DisCo-DSO: Coupling Discrete and Continuous Optimization for Efficient Generative Design in Hybrid Spaces
Jacob F. Pettit, Chak Shing Lee, Jiachen Yang, Alex Ho, Daniel Faissol, Brenden Petersen, Mikel Landajuela
TL;DR
DisCo-DSO tackles black-box optimization in hybrid discrete-continuous, variable-length spaces by learning a joint distribution over complete designs via an autoregressive model. It extends discrete-continuous optimization to prefix-constrained, variable-length sequences and trains with a risk-seeking policy gradient, achieving one-evaluation-per-solution efficiency. Across parameterized bitstrings, decision-tree policies for RL, and symbolic regression, it outperforms decoupled baselines and, in many cases, state-of-the-art methods, especially as problem complexity increases. This approach enables more sample-efficient, interpretable, and scalable optimization in hybrid spaces with non-differentiable rewards, offering practical impact for RL with interpretable policies and equation discovery.
Abstract
We consider the challenge of black-box optimization within hybrid discrete-continuous and variable-length spaces, a problem that arises in various applications, such as decision tree learning and symbolic regression.
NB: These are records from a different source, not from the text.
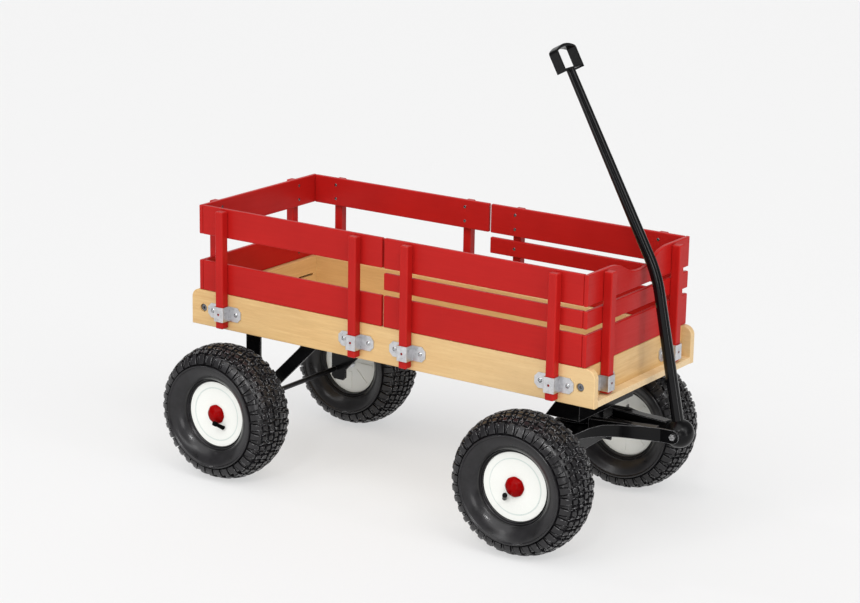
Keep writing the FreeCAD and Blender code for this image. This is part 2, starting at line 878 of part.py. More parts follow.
def make_valve_stem(label):
    """The tyre's valve, which leans out of the rim's face beside the hub."""
    body = new_body(label)
    section = new_sketch(body, "XZ_Plane")
    neck = d.valve_length - d.valve_cap_length
    draw_outline(section, [(0, 0), (d.valve_radius, 0), (d.valve_tip_radius, neck),
                           (d.valve_cap_radius, neck),
                           (d.valve_cap_radius, d.valve_length - d.valve_cap_edge),
                           (d.valve_cap_radius - d.valve_cap_edge, d.valve_length),
                           (0, d.valve_length)])
    add_revolution(body, section)
    return body


def make_wheel(label, x, y, rotation, valve_turn):
    """Tyre, rim, cap and valve of one wheel, drawn about the axle with +Y outboard."""
    for suffix, maker in (("_tyre", make_tyre), ("_rim", make_rim), ("_hub_cap", make_hub_cap)):
        piece = maker(label + suffix)
        place(piece, x, y, d.axle_height, rotation)
        keep(piece)
    stem = make_valve_stem(label + "_valve_stem")
    clock = rotation.multiply(Rotation(Y_AXIS, valve_turn))
    seat = d.rim_face + d.valve_radius * sine(d.valve_lean)
    foot = clock.multVec(Vector(d.valve_offset.value, seat.value, 0))
    lean = clock.multiply(Rotation(X_AXIS, -90)).multiply(Rotation(Y_AXIS, -d.valve_lean.value))
    place(stem, x + foot.x, y + foot.y, d.axle_height + foot.z, lean)
    keep(stem)


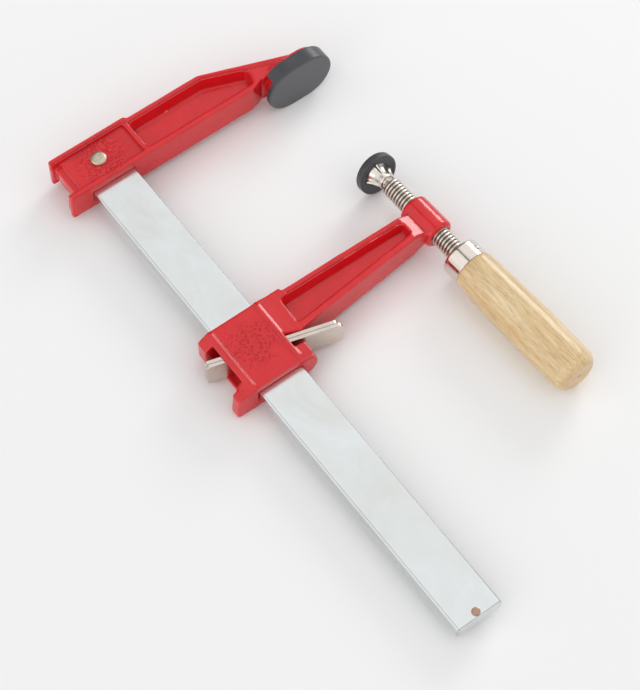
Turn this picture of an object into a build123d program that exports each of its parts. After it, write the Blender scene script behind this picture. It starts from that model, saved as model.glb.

We propose DisCo-DSO (Discrete-Continuous Deep Symbolic Optimization), a novel approach that uses a generative model to learn a joint distribution over discrete and continuous design variables to sample new hybrid designs. In contrast to standard decoupled approaches, in which the discrete and continuous variables are optimized separately, our joint optimization approach uses fewer objective function evaluations, is robust against non-differentiable objectives, and learns from prior samples to guide the search, leading to significant improvement in performance and sample efficiency. Our experiments on a diverse set of optimization tasks demonstrate that the advantages of DisCo-DSO become increasingly evident as the complexity of the problem increases. In particular, we illustrate DisCo-DSO's superiority over the state-of-the-art methods for interpretable reinforcement learning with decision trees.